Paul also calls attention to one more aspect of Moses’ story. Whenever Moses came out from God’s presence with a radiant face, he covered it with a veil. Verse 13 says Moses did this “to prevent the Israelites from seeing the end of what was fading away.” Paul interprets this veil spiritually, saying there is still a kind of veil today. He says that when people remain in their own righteousness, they are the unable to see the glory of God, and it’s like a veil is still covering their hearts and dulling their minds. (14-15) But the good news is that “whenever anyone turns to the Lord, the veil is taken away.” (16) Moses revealed the glory of God a little, but Jesus revealed it fully. If Moses was shining like a 60-watt light bulb, Jesus shines like the sun.
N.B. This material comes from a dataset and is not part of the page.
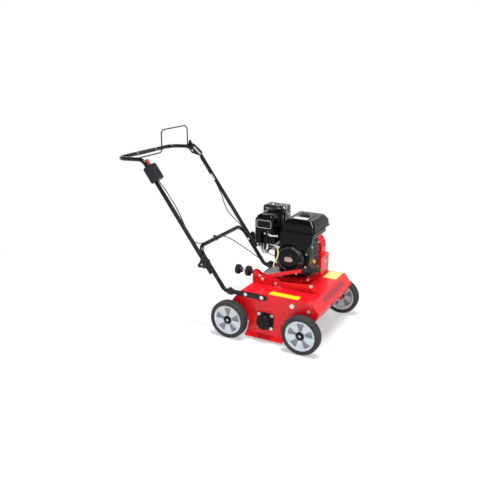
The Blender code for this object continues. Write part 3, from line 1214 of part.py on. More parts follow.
RED = material("red_paint", (0.62, 0.02, 0.03), 0.35)
BLACK = material("black_paint", (0.015, 0.015, 0.017), 0.3)
PLASTIC = material("dark_plastic", (0.03, 0.033, 0.045), 0.5)
ENGINE = material("engine_grey", (0.035, 0.038, 0.048), 0.45)
RUBBER = material("rubber", (0.02, 0.02, 0.02), 0.8)
TYRE = material("tyre_rubber", (0.045, 0.05, 0.052), 0.85)
RIM_GREY = material("rim_plastic", (0.55, 0.60, 0.63), 0.5)
ZINC = material("zinc", (0.6, 0.6, 0.58), 0.35, 1.0)
STEEL = material("steel", (0.35, 0.35, 0.36), 0.4, 1.0)
ALLOY = material("cast_alloy", (0.5, 0.5, 0.52), 0.5, 1.0)
GREY = material("plate_grey", (0.62, 0.65, 0.66), 0.5)
YELLOW = material("yellow_plastic", (0.85, 0.70, 0.03), 0.4)

# Places that depend on the helpers above
FLAP = Vector((DECK_REAR + 0.0057, TAIL_Z - 0.0107))
FLAP_ROD_R = 0.004
PULLEY_FAR = BELT_Y + BELT_WIDTH / 2 + PULLEY_FLANGE + GAP
IDLER = Vector((SHAFT_X - BELT_GUARD_R + 0.016, SHAFT_Z - 0.106))
OIL_SEAT = Vector((CASE_FRONT, CASE_NEAR + 0.022, SHAFT_Z - 0.030))
CYLINDER_Y = (CASE_NEAR + CASE_FAR) / 2 - 0.001
LINK_FAR = LUG_Y - LEVER_SHEET / 2 - 0.0005
LINK_NEAR = LINK_FAR - LINK_SHEET
STARTER = Vector((0.100, -0.0945, 0.320))
STARTER_TILT = math.radians(23)
STARTER_R = 0.007
CLIP_Y = -0.054
ADJUSTER_END = leg_spot(SHEATH_FOOT - ADJUSTER_LENGTH, 0.005)
CLUTCH_START = leg_spot(SHEATH_FOOT - ADJUSTER_LENGTH - 0.001, 0.005)
THROTTLE_START = leg_spot(BOX_ALONG - BOX_LENGTH / 2 - GAP, 0.006)
THROTTLE_Y = -UPPER_LEG_Y + 0.0175

# Cable routes, chosen by hand from the lever's box and the adjuster down to the engine
THROTTLE_CABLE = [
    lift(THROTTLE_START, THROTTLE_Y), lift(THROTTLE_START - 0.015 * LEG, THROTTLE_Y),
    (-0.599, -0.234, 0.617), (-0.566, -0.232, 0.568), (-0.534, -0.231, 0.5235), (-0.499, -0.231, 0.4585),
    (-0.474, -0.229, 0.4075), (-0.453, -0.226, 0.372), (-0.428, -0.218, 0.353), (-0.400, -0.200, 0.3500),
    (-0.3948, -0.139, 0.3490), (-0.3950, -0.072, 0.3505), (-0.3915, -0.030, 0.3445), (-0.383, 0.020, 0.3270),
    (-0.3552, 0.040, 0.308), (-0.3167, 0.050, 0.2851), (-0.2695, 0.055, 0.2592), (-0.2262, 0.055, 0.2372),
    (-0.1807, 0.050, 0.2202), (-0.1394, 0.040, 0.2073), (-0.105, 0.030, 0.2035), (-0.075, 0.028, 0.2110),
    (CASE_REAR - GAP, 0.028, 0.2130)]
CLUTCH_CABLE = [
    lift(CLUTCH_START, 0.232), lift(CLUTCH_START - 0.012 * LEG, 0.232), (-0.556, 0.231, 0.541),
    (-0.532, 0.229, 0.4976), (-0.512, 0.225, 0.449), (-0.485, 0.220, 0.4095), (-0.431, 0.212, 0.3705),
    (-0.388, 0.205, 0.342), (-0.3525, 0.200, 0.3126), (-0.3046, 0.197, 0.273), (-0.2507, 0.196, 0.229),
    (-0.190, 0.196, 0.202), (-0.120, 0.197, 0.194), (-0.075, 0.198, 0.193),
    (SHAFT_X - BELT_GUARD_R - GAP, 0.198, 0.193)]

deck_shell()
for side_word, side_sign in SIDES:
    side_skirt(side_word, side_sign)
    handle_bracket(side_word, side_sign)
rear_flap()
rear_axle()
for _, side_sign in SIDES:
    wheel("rear", REAR_AXLE, side_sign, None)
bearing()
belt_partition()
rotor()
pulley("engine_pulley", ENGINE_SHAFT, ENGINE_PULLEY_R, CASE_FAR - BELT_Y - 0.025,
       pivot("engine_pulley_axis", lift(ENGINE_SHAFT, BELT_Y)))
drive_belt()
idler()
belt_guard()
engine_base()
crankcase()
cylinder_piece()
fan_side()
shroud_panel()
fuel_tank()
intake()
exhaust()
front_crank()
lever_bracket()
depth_lever()
depth_knobs()
lower_handle()
FOLD_AXIS = pivot("upper_handle_axis", lift(FOLD, 0))
upper_handle(FOLD_AXIS)
for side_word, side_sign in SIDES:
    star_knob(side_word, side_sign, FOLD_AXIS)
bail(FOLD_AXIS)
clutch_adjuster(FOLD_AXIS)
control_box(FOLD_AXIS)
cables()

# The body stands on the flats of its wheels, with the middle of its length over the origin
ROOT = bpy.data.objects.new("petrol_scarifier_root", None)
PARTS.objects.link(ROOT)
ROOT.location = ((-(CROSSBAR.x - TUBE_R) - FRONT_AXLE.x - WHEEL_R) / 2, 0,
                 WHEEL_R * math.cos(math.pi / WHEEL_STEPS))
for piece in [*PARTS.objects, *CUTTERS.objects]:
    if piece is not ROOT and not piece.parent:
        piece.parent = ROOT
bpy.context.view_layer.update()
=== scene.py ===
"""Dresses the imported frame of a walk-behind petrol scarifier and puts it on a pale studio floor."""

import json
import math

import bmesh
import bpy
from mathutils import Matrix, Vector


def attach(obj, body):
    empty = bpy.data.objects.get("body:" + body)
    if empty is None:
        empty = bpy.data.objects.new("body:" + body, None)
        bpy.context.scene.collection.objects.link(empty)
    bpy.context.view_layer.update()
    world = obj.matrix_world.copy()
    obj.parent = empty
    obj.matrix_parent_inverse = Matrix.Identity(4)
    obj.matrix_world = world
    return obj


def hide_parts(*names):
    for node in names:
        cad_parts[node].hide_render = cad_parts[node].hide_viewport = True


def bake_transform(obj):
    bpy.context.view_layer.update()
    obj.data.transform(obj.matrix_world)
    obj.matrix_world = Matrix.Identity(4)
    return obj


bl_info = {
    "name": "Petrol Scarifier Looks",
    "version": (1, 0, 0),
    "blender": (4, 5, 0),
    "location": "View3D > Sidebar > Scarifier",
    "description": "Finished pieces, surfaces and studio for the packed frame of a petrol scarifier",
    "category": "Add Mesh",
}

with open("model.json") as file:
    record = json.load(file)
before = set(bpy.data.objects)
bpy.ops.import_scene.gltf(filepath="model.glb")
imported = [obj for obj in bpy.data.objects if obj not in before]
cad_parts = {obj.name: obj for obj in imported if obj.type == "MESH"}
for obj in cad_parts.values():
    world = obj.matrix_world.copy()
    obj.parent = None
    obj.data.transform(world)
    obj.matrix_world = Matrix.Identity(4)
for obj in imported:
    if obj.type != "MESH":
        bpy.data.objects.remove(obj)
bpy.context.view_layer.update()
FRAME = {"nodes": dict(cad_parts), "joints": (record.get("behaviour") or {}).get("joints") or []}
NODES = FRAME["nodes"]


def mm(*rows):
    """Points given in millimetres."""
    return [tuple(value / 1000 for value in row) for row in rows]


def beside(u, v, *rows):
    """Points given in millimetres from a place."""
    return [vec(u + a, v + b) for a, b in mm(*rows)]


def vec(*values):
    return Vector(values)


def aim(angle):
    """The direction at an angle, as a flat vector."""
    return vec(math.cos(angle), math.sin(angle))


# Machine coordinates: X forward, Y to the left, Z up, origin midway between the axles at their height
ROTOR_X, ROTOR_Z = -0.014, 0.01
ROTOR_PLACE = next(joint["pos_m"] for joint in FRAME["joints"] if joint["name"] == "rotor_spin")
ORIGIN = Vector(ROTOR_PLACE) - vec(ROTOR_X, 0, ROTOR_Z)
AXIS_X, AXIS_Y, AXIS_Z = vec(1, 0, 0), vec(0, 1, 0), vec(0, 0, 1)
SIDES = (("right", -1), ("left", 1))
GAP = 0.0003            # between pieces that are bolted together
SKIN = 0.00025          # how far a film stands off its plate
WRAP = 0.0003           # how far the sleeve of the crossbar stands off its tube

# Sizes that the frame's source also has
WHEEL_R = 0.0986
WHEELBASE = 0.3975
TRACK = 0.5684
TYRE_WIDTH = 0.048
HUB_FACE = TRACK / 2 - TYRE_WIDTH / 2 + 0.0015
AXLE_TIP = TRACK / 2 + TYRE_WIDTH / 2 - 0.009
RIM_R = 0.0772
HUB_R = 0.019
SHEET = 0.003
DECK_WIDTH = 0.478
DECK_TOP = 0.152
DECK_REAR = -0.2037
DECK_FRONT = 0.268
TAIL_Z = 0.0887
NOSE_Z = 0.0997
NOSE_RUN = 0.0387
PLATE_FOOT = -0.0075
SKIRT_CREASE = -0.066
SKIRT_FOOT = -0.086
PLATE_Y = DECK_WIDTH / 2
LEG_SLOPE = math.radians(53.83)
TUBE_R = 0.011
LOWER_LEG_Y = 0.23
UPPER_LEG_Y = 0.2535
LOWER_TUBE_Z = 0.126
CLUTCH_Y = 0.232
BOX_PLACE = (0.531, 0.014)       # the throttle housing, up the leg and square to it
BOX_HALF = 0.046
LUG_Y = -0.116
BRACKET_Y = -0.11
SPINDLE_Z = 0.207
CASE_NEAR = 0.005
CASE_FAR = 0.12
BLOWER_DEPTH = 0.0547
BLOWER_FACE = CASE_NEAR - GAP - BLOWER_DEPTH
RECOIL_R = 0.078
CYLINDER_Y = 0.0615
BARREL_NEAR = CYLINDER_Y - 0.0413
PLATE_BASE = 0.1703
PLATE_TOP = 0.174
GUIDE = vec(0.1, -0.0945, 0.32)     # the starter grip's middle
TANK_LOW = vec(-0.011, -0.08, 0.405)
TANK_HIGH = vec(0.167, 0.134, 0.503)
TANK_SEAM = 0.447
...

Seeing God’s glory is everything to us; just getting a sense of God’s greatness is far better than getting something for ourselves. If we turn to Jesus, our spiritual eyes will be opened and we will be able to see God’s glory in Jesus, especially in his death and resurrection. What is more, the more time we spend with Jesus, contemplating his glory, the more we come to resemble him. Look at the last verse, verse 18: “And we all, who with unveiled faces contemplate the Lord’s glory, are being transformed into his image with ever-increasing glory, which comes from the Lord, who is the Spirit.” We ourselves can shine just like Moses did, not in a visible way that fades away, but in a spiritual way that gets brighter and brighter as we grow and are filled with the glory of Jesus. That’s the real work of the Spirit in new covenant ministry.

Today we have seen how much greater the gospel ministry is than any law-based system, because it has the power to bring righteousness. Let’s remember that we can have confidence in carrying out this new covenant ministry. May God bless you to experience freedom when the veil is taken away in Jesus. May God bless us all to grow together to have the fulness of life in the Spirit.